Though undoubtedly there are quite a few homes in American that follow the commercial bro and beer paradigm, there are parties out there having duck and sour cherry sauce and spinach puffs instead of hot wings with the game. There are parties where people sign their cheers, instead of shouting them. There are parties were the men have the pom-poms and the women have the beer.

I think that the story that was told, at this super bowl party, and parties across the nation, was merely one of people coming together to have a good time. And really isn’t that the more American story? E pluribus unum, out of many one. Despite all the divergent and different stories of people across the nation, on super bowl Sunday those stories converge around something as inane as beefy men in metallic spandex. Whether this convergence happens around a football game, the election of a president, the fighting of a war, or the shooting of a congresswoman, it is quintessentialy a human story and it is the American story. The only question that remains then is how do we want to tell it?    

1 comment:

  1. Even though linebackers tackle instead of "block," :) I appreciate how far you've come in learning the game! Cameraderie, whether the bro type or otherwise, is indeed an enormous and valuable part of the game.

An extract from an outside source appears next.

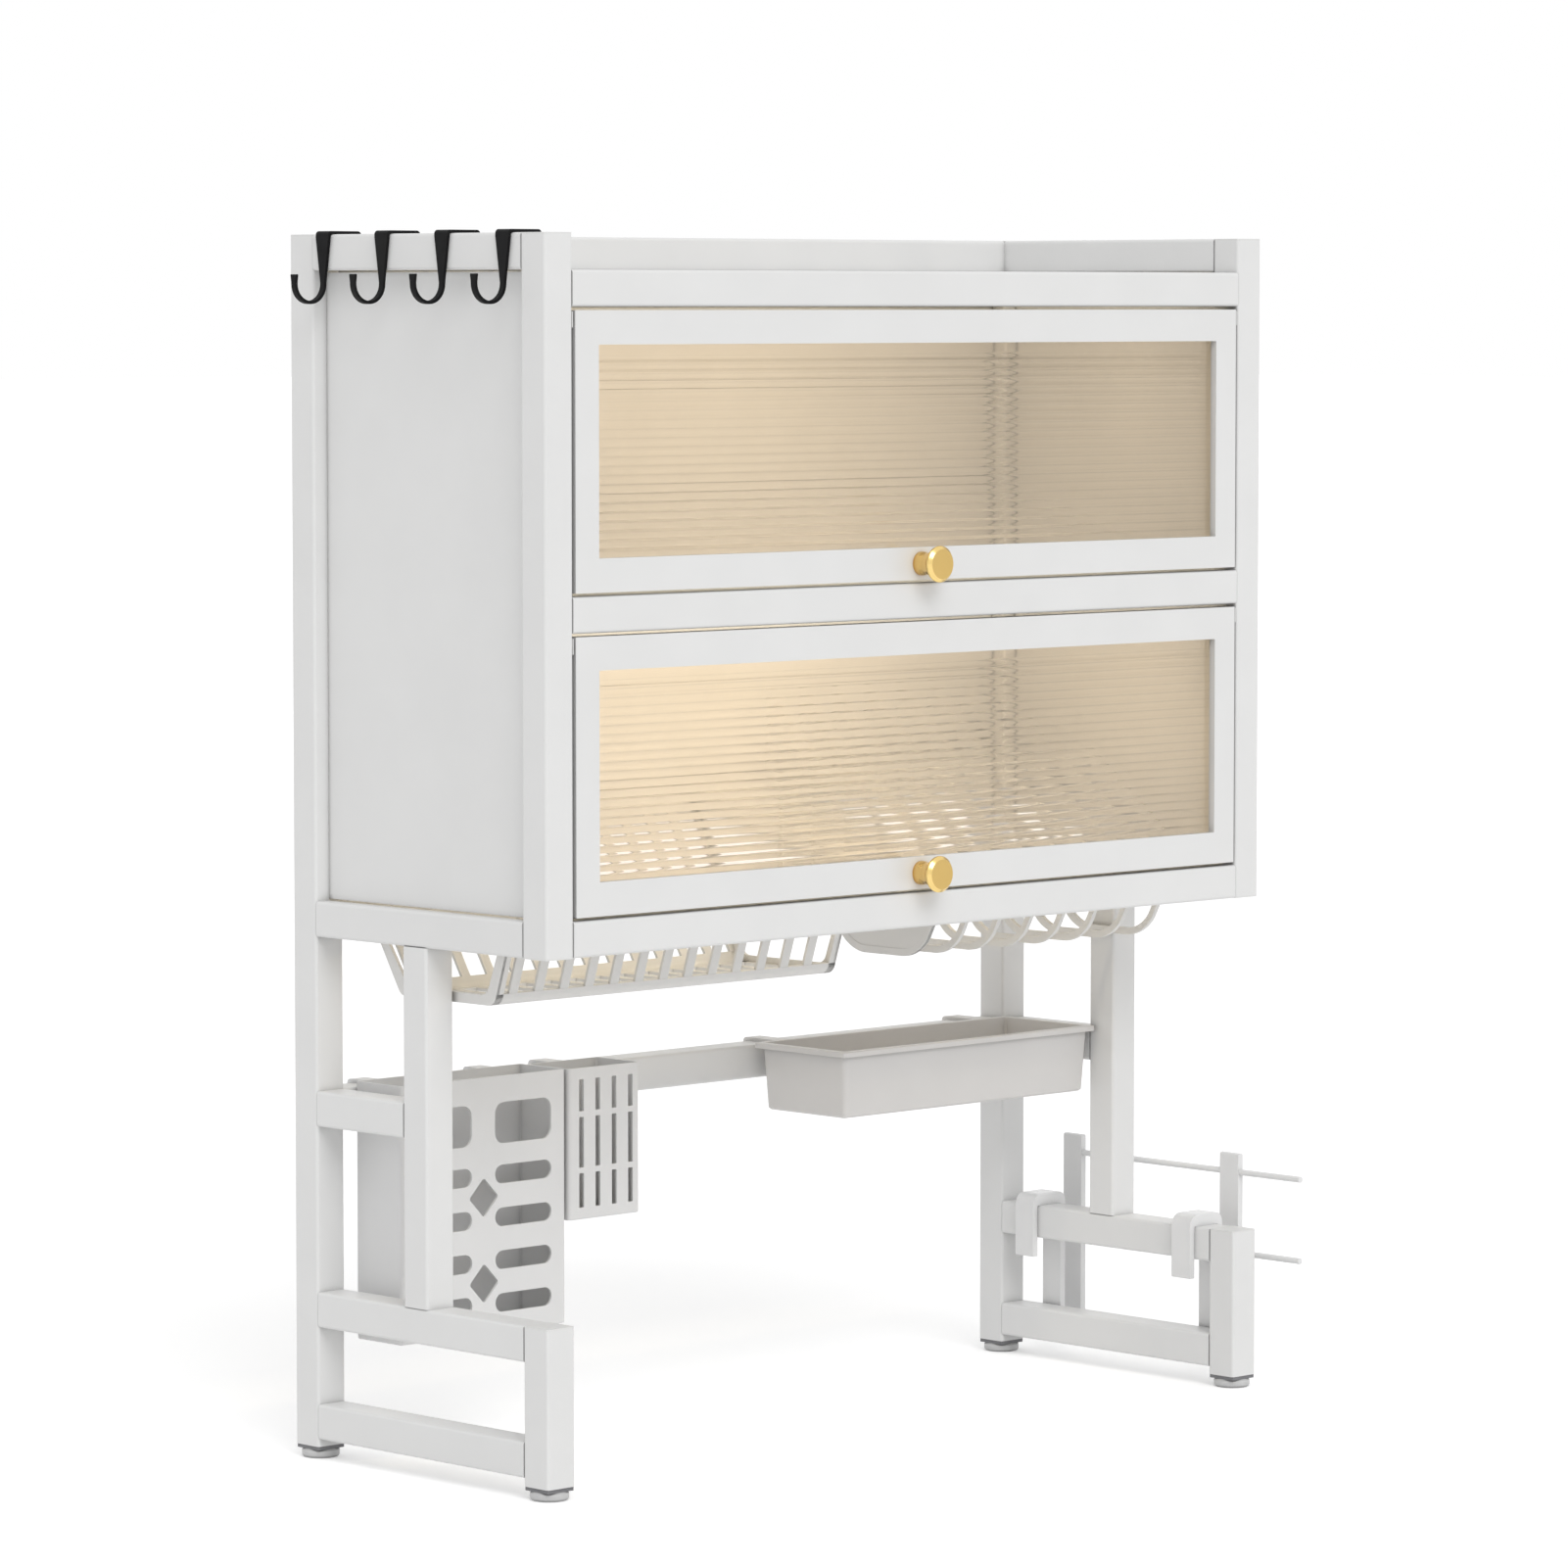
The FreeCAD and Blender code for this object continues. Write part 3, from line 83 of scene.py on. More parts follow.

    I started on football with NFL games on TV as a wee bairn, but didn't really pay attention to it until junior high when I was in the band and was basically forced to watch. Then I discovered that it is a marvelously complicated game, far more complex than any other save possibly chess or bridge. My point is that beyond the bonding and fun that comes with the game, and beyond football's pseudo-gladiatorial aspects that tend to satisfy our Roman/animal-like desires, there's a very sophisticated strategic element too that makes it well worth watching.